As if achieving financial abundance wasn’t hard enough!
There is a saying that goes something like, “Whenever someone says that it’s not about the money…, it’s about the money!” For most of us, abundance meant financial wealth. It was great to know we had all these wonderful qualities, a higher purpose and an important life mission, but, well… show me the money! Once I have the money, I can fulfill my life mission, take the time to discover my unique gifts and talents, help make the world a better place, et cetera, et cetera.
Then there was another message: that to reach the experience of true prosperity you simply had to recognize that you were already infinitely wealthy. Maybe you heard the quote, “The secret to being abundant is… you already are!” Since many of us in the New Age Community looked around and saw little evidence of this supposed wealth in our lives, the only use we saw in that statement was to pass it along at a party where people were hopefully drunk enough to be inspired by the words.
Next came the multi-stage DVD program, or books and their sequels, which we purchased in order to learn how to reach the place where supposedly we already were. We relied on the steps and philosophies provided by other teachers who had apparently mastered the art of True Abundance (i.e., they were rich) and we became swept up by their charisma, their dedication to helping others, and their inspirational words. We did our best to follow in their footsteps, achieving various (usually low) levels of success, but I met very few people who ever reached “The Promised Land.”
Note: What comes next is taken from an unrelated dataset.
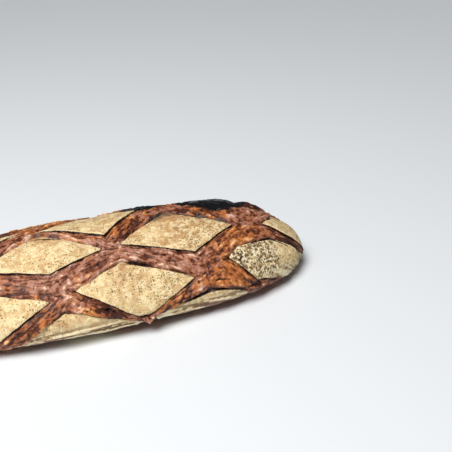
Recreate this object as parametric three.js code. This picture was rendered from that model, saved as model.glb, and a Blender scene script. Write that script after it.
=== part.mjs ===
// A scored sourdough loaf, baked as one piece: a long oval loaf with blunt ends and a flat base.
// Before baking its floured skin was slashed by two families of crossing cuts. In the oven the
// cuts tore open, so diamond plates of pale skin stand on a brown crust that swells between them.
// Millimetres. X runs along the loaf, Y across it and Z up, and the loaf rests on Z = 0.

import * as THREE from 'three';

// Driving dimensions of the body.
const LENGTH = 340;
const WIDTH = 128;
const HEIGHT = 64;
const TIP_HEIGHT = 16;
const SHOULDER_HEIGHT = 24;
const BASE_SPREAD = 4;

// Powers of the outlines: a larger power fills its corners more.
const PLAN_POWER = 2.3;
const PLAN_ROOT = 2.3;
const CROWN_LINE_POWER = 2.75;
const CROWN_LINE_ROOT = 1.9;
const KEEL_POWER = 6;
const UPPER_POWER = 1.75;
const LOWER_POWER = 2.4;

// Relief of the skin and the torn crust.
const PLATE_THICKNESS = 1.2;
const LIP_LIFT = 1.8;
const EAR_LIFT = 6;
const TUCK_DEPTH = 1;
const LIP_WIDTH = 6;
const CRUST_SWELL = 1.4;
const CRUST_RISE = 4;
const UNDERCUT_DEPTH = 2.2;
const UNDERCUT_WIDTH = 4;
const EDGE_SOFTNESS = 3;

// Where the relief dies away: by the flat base, and round the two tips.
const BASE_CLEAR = 1.5;
const BASE_BLEND = 18;
const TIP_BLEND = 36;

// Faceting of the surface, and the chords that measure a girth.
const RINGS = 60;
const COLUMNS = 72;
const GIRTH_CHORDS = 40;

// The plates of skin, each as its corners on the unrolled crust: [x, girth from the crown line],
// girth positive on the far side. Corners run left, near, right, far. Rows go from near to far.
const PLATES = [
  { corners: [[-170, -52], [-140, -90], [-108, -90], [-150, -64]] },
  { corners: [[-86, -92], [-43, -112], [0, -90], [-42, -69]] },
  { corners: [[30, -93], [62, -110], [98, -79], [74, -74]] },

  { corners: [[-140, -52], [-97, -78], [-52, -59], [-101, -37]] },
  { corners: [[-32, -55], [9, -83], [56, -61], [5, -40]] },
  { corners: [[90, -45], [108, -65], [145, -60], [174, -50], [174, -29], [129, -30]] },

  { corners: [[-174, -20], [-150, -38], [-113, -22], [-150, 0]] },
  { corners: [[-98, -20], [-48, -38], [-7, -25], [-52, 4]] },
  { corners: [[7, -23], [61, -41], [99, -17], [49, 9]] },
  { corners: [[128, -12], [146, -20], [166, -22], [174, -10], [173, 8], [152, 6]] },

  { corners: [[-148, 14], [-104, -4], [-62, 20], [-106, 44]] },
  { corners: [[-50, 10], [-3, -11], [36, 34], [0, 52]] },
  { corners: [[70, 36], [114, 17], [143, 15], [112, 46]], lift: EAR_LIFT },

  { corners: [[-174, 25], [-146, 28], [-116, 56], [-145, 68], [-174, 50]] },
  { corners: [[-98, 58], [-52, 34], [-8, 60], [-52, 84]] },
  { corners: [[14, 62], [50, 46], [98, 64], [54, 86]] },
  { corners: [[116, 58], [150, 31], [174, 27], [174, 50], [145, 68]] },

  { corners: [[-134, 86], [-106, 74], [-64, 96], [-104, 112]] },
  { corners: [[-42, 98], [0, 76], [44, 98], [0, 118]] },
  { corners: [[66, 97], [104, 76], [130, 86], [100, 110]] },
];

// The outlines at x: half width, crown line, shoulder line and keel line heights.
function outlines(x) {
  const q = Math.min(1, Math.abs(x) / (LENGTH / 2));
  const keel = Math.sqrt(1 - q ** KEEL_POWER);
  return {
    half: WIDTH / 2 * (1 - q ** PLAN_POWER) ** (1 / PLAN_ROOT),
    crown: TIP_HEIGHT + (HEIGHT - TIP_HEIGHT) * (1 - q ** CROWN_LINE_POWER) ** (1 / CROWN_LINE_ROOT),
    shoulder: TIP_HEIGHT + (SHOULDER_HEIGHT - TIP_HEIGHT) * (1 - q ** 2),
    keel: TIP_HEIGHT - (TIP_HEIGHT + BASE_SPREAD) * keel,
  };
}

// A point of the body. The turn is 0 at the crown, a quarter at the far shoulder and a half
// below, and the section is one superellipse above the shoulder and a fuller one below it,
// cut off flat where it would pass the surface that the loaf stands on.
function bodyPoint(x, turn) {
  const { half, crown, shoulder, keel } = outlines(x);
  const sine = Math.sin(turn);
  const cosine = Math.cos(turn);
  const power = 2 / (cosine > 0 ? UPPER_POWER : LOWER_POWER);
  const reach = cosine > 0 ? crown - shoulder : keel - shoulder;
  const y = half * Math.sign(sine) * Math.abs(sine) ** power;
  const z = shoulder + reach * Math.abs(cosine) ** power;
  return new THREE.Vector3(x, y, Math.max(0, z));
}

// Length along the section from the crown line to the turn, negative on the near side.
function girth(x, turn) {
  let length = 0;
  let last = bodyPoint(x, 0);
  for (let chord = 1; chord <= GIRTH_CHORDS; chord++) {
    const next = bodyPoint(x, turn * chord / GIRTH_CHORDS);
    length += next.distanceTo(last);
    last = next;
  }
  return Math.sign(turn) * length;
}

// How far a point lies inside a plate, from its near edges and from its far edges.
function insets(plate, x, s) {
  const inset = { near: Infinity, far: Infinity };
  plate.corners.forEach(([x0, s0], index) => {
    const [x1, s1] = plate.corners[(index + 1) % plate.corners.length];
    const distance = ((x1 - x0) * (s - s0) - (s1 - s0) * (x - x0)) / Math.hypot(x1 - x0, s1 - s0);
    const side = x1 > x0 ? 'near' : 'far';
    inset[side] = Math.min(inset[side], distance);
  });
  return inset;
}

// Height of the surface over the body. Each plate has a lifted lip along its near edges and is
// tucked under the crust along its far edges. The crust swells away from the plates, and a
// crease runs below each lip.
function relief(x, s) {
  let best = { depth: -Infinity };
  for (const plate of PLATES) {
    const { near, far } = insets(plate, x, s);
    const depth = Math.min(near, far);
    if (depth > best.depth) best = { depth, near, far, lift: plate.lift ?? LIP_LIFT };
  }
  const inside = Math.max(0, best.depth);
  const outside = Math.max(0, -best.depth);
  const lip = best.lift * Math.exp(-Math.max(0, best.near) / LIP_WIDTH);
  const tuck = TUCK_DEPTH * Math.exp(-Math.max(0, best.far) / LIP_WIDTH);
  const plate = PLATE_THICKNESS + lip - tuck;
  const below = best.near < best.far ? 1 : 0;
  const swell = CRUST_SWELL * (1 - Math.exp(-outside / CRUST_RISE));
  const crust = swell - below * UNDERCUT_DEPTH * Math.exp(-outside / UNDERCUT_WIDTH);
  const skin = THREE.MathUtils.smoothstep(inside - outside, -EDGE_SOFTNESS, EDGE_SOFTNESS);
  return THREE.MathUtils.lerp(crust, plate, skin);
}

// The outward direction of the body, square to its two tangents.
function outward(x, turn) {
  const step = 0.001;
  const latitude = Math.acos(THREE.MathUtils.clamp(x / (LENGTH / 2), -1, 1));
  const along = bodyPoint(LENGTH / 2 * Math.cos(latitude - step), turn)
    .sub(bodyPoint(LENGTH / 2 * Math.cos(latitude + step), turn));
  const around = bodyPoint(x, turn + step).sub(bodyPoint(x, turn - step));
  return around.cross(along).negate().normalize();
}

// The loaf's surface is a sphere with its poles at the two tips, drawn out to the body and
// then raised by the relief.
function loafGeometry() {
  const geometry = new THREE.SphereGeometry(1, COLUMNS, RINGS);
  geometry.rotateZ(-Math.PI / 2);
  const positions = geometry.attributes.position;
  const unit = new THREE.Vector3();
  for (let index = 0; index < positions.count; index++) {
    unit.fromBufferAttribute(positions, index);
    const x = LENGTH / 2 * THREE.MathUtils.clamp(unit.x, -1, 1);
    const turn = Math.atan2(unit.y, unit.z);
    const point = bodyPoint(x, turn);
    const clearOfBase = THREE.MathUtils.smoothstep(point.z, BASE_CLEAR, BASE_BLEND);
    const clearOfTips = THREE.MathUtils.smoothstep(outlines(x).half, 0, TIP_BLEND);
    const height = relief(x, girth(x, turn)) * clearOfBase * clearOfTips;
    if (height !== 0) point.addScaledVector(outward(x, turn), height);
    positions.setXYZ(index, point.x, point.y, point.z);
  }
  geometry.computeBoundingBox();
  const middle = geometry.boundingBox.getCenter(new THREE.Vector3());
  geometry.translate(-middle.x, -middle.y, 0);
  geometry.computeVertexNormals();
  return geometry;
}

const crust = new THREE.MeshStandardMaterial({ color: 0x96522f, roughness: 0.7, metalness: 0 });
const loaf = new THREE.Mesh(loafGeometry(), crust);
loaf.name = 'loaf';

const group = new THREE.Group();
group.add(loaf);
export default group;
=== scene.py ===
# A whole sourdough loaf, hand shaped, floured, slashed and baked on a stone. It is one baked piece,
# so it is one mesh, and it lies on a plain pale table.

import bpy
import numpy as np
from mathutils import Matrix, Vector


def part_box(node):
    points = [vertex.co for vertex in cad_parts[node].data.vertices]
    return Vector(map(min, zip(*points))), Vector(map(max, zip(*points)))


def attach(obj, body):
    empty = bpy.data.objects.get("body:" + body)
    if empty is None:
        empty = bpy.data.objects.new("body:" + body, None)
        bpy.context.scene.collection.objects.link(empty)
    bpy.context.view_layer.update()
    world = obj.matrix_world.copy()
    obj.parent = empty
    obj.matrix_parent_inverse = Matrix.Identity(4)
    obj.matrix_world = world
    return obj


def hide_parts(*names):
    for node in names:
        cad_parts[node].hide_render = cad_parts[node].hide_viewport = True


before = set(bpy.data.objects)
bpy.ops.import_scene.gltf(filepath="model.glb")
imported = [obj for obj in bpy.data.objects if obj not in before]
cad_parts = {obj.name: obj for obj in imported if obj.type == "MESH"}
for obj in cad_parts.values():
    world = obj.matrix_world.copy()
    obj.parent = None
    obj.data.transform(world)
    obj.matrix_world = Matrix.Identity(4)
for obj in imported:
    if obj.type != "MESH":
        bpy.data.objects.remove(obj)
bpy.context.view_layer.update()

# ------------------------------------------------------------------------------------------------
# The loaf's body
# Dough rolled up into a long oval with blunt ends. It spread a little on the stone as it baked, so
# its sides bulge over a flat base. It is worked out in millimetres and put in the mesh in metres.
# ------------------------------------------------------------------------------------------------

# The body is smaller than the loaf's box by what the skin and the crust add to it.
MM = 0.001
SKIN_ALLOWANCE = 2.0
box_low, box_high = (np.array(corner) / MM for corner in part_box("loaf"))
LENGTH = box_high[0] - box_low[0]
WIDTH = box_high[1] - box_low[1] - 2 * SKIN_ALLOWANCE
HEIGHT = box_high[2] - box_low[2] - SKIN_ALLOWANCE
TIP_HEIGHT = 16.0
SHOULDER_HEIGHT = 24.0
BASE_SPREAD = 4.0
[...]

I have many fond memories of those days, being filled with the fiery passion that only desperate belief can provide, and feeling certain that, although I was not exactly prosperous or personally wealthy, I was on the path and would eventually reach my destination.
While feverishly searching, I often reminded myself that really, the only success and fulfillment I can ever have is available to me in the present moment. The NOW.
How true, I thought. I can’t wait ’til I can be here now. I hope it happens someday. In the meantime, I’ll just keep cleaning out the false beliefs I hold in my subconscious mind, continue reading books that can tell me how to increase my financial I.Q., awaken the gifted genius within me, practice the Laws of Attraction, et cetera. After all, I had to get my finances stable, as there didn’t seem to be any way to support my family in the here and now. So I continued to pursue abundance, all the while in my mind telling myself that trying to get rich was my spiritual responsibility as a “Visionary Leader.”
The many avenues I explored in my search for the holy grail of abundance included:
- Positive thinking
- Chanting mantras (e.g., “The Universe wants me to be rich and happy!”)
- Dozens of books on Abundance and Prosperity
- Clearing subconscious blocks
- Inner Child work
- Attending Abundance workshops
- High-risk investing
- Pyramid schemes
- Energy healing
- “Prayer” (communication with the Universe)
- Buying stuff in order to feel wealthy
- And, for some reason, crystals
Then one day in my early fifties I woke up to this profound realization: Whenever I judge my financial situation to be not good enough, I am immersed in feelings and thoughts of poverty. No matter how much I have in the way of material possessions, I’m tormented by all the things I cannot do or buy, and then I anxiously turn to one of the approaches on the list in order to remedy my situation.
Whenever I simply accept my situation and appreciate being alive to experience it, I awaken to an abundance of contentment, peace, and happiness. I look around and do not see poverty, but rather a world that simply is what it is. A feeling of peace begins to grow as an invisible burden is removed from my shoulders, and since I pursue the mirage of abundance in order to feel content, peaceful, and happy, I now see what a teacher once said: “Chasing after riches is like trying to catch your shadow. Just turn around and face the light, and your shadow will chase after you.”
I know that acceptance is not as sexy or glamorous as the promises with which my Abundance Gurus used to excite me, but I much prefer the real over the glamorous. In the tranquility of accepting what is, you are brought into the presence of your belief in your unworthiness. This core belief always causes you to see your world through the eyes of scarcity, because unworthiness tells you that you are not enough, and you will never be enough, no matter how much you acquire or accomplish. Unworthiness, like all beliefs, thrives in an environment of ignorance, and cannot stand the light of direct awareness.
Accepting that this belief exists along with the conscious awareness that it is not the Truth begins a process of “dismantling” the belief construct. The lies of your self-judgment fade, the voices of complaint and criticism dissolve, and now that there is nothing to hold the belief in place, it becomes a nameless, meaningless apparition in your awareness, a cloud of thought that passes away, leaving only the brilliant sunlight of your essence. The emptiness of lack gives way to the fullness of peace and contentment.
I no longer search for or pursue abundance, as it seems unnecessary to chase after or seek what I can only find here, now. Instead, I accept my situation as completely as I can, watch whatever judgments, opinions, and dissatisfaction that might arise as they come and go, and witness the abundance unfolding for me in the moment. In the moment, all aspects of abundance—Vision, mission, purpose, essential gifts, and material fulfillment—become one inseparable experience.